Cauliflower Tacos with Avocado Crema

I know there are so many things you can do with cauliflower, although I draw the line at pizzas, but I wanted to do something a bit different, so I created these super easy cauliflower tacos and they are so so good. They are SO easy, there’s honestly only two-three steps to it! I topped mine with some pickled cabbage, coriander and a smidge of PJ’s Hot Sauces.

I think I have a slight taco obsession, in fact this recipe is based on my fish taco recipe. I got all my vegetables for this dish from The Fresh Fruit Shop and honestly, the quality is so much better than supermarket! Let me know if you decide to make it – comment below and be sure to tag me in your photos  @theglasgowdiet on Instagram!
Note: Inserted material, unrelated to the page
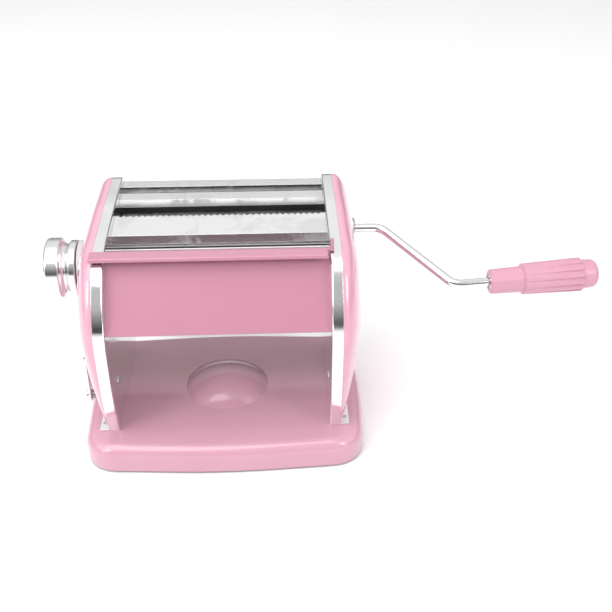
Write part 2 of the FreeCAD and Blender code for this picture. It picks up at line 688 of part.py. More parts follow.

Cauliflower Tacos with Avocado Crema

Ingredients (serves 2-3)
1 head of cauliflower, broken into florets
1 tbsp chipotle paste
1 tsp paprika
2 limes
1 tbsp olive oil
1 ripe avocado
50g Greek yoghurt (I used Fage)
Corn tortillas

Optional:
Pickled red cabbage
Fresh coriander
Hot sauce (I used PJ’s Hot Sauces)

Method
1. Preheat your oven to 180c fan. Put your cauliflower florets on a baking tray with the chipotle paste, paprika, lime juice, olive oil and some salt and pepper. Toss to coat the cauliflower in everything, then roast for 30 minutes until tender.
2. Meanwhile, make the avocado crema. Put the avocado, yoghurt, zest of one lime and a pinch of salt in a food processor or blender and blitz until smooth. Add seasoning to taste, then set aside.
3. While your cauliflower finishes cooking, warm up your tortillas and get any toppings besides the crema ready. I used some pickled red cabbage, fresh coriander, some lime wedges and a little hot sauce.
4. Spread some avocado crema onto your tortillas, top with the roasted cauliflower and any other toppings you like. Dig in and enjoy! How EASY was that!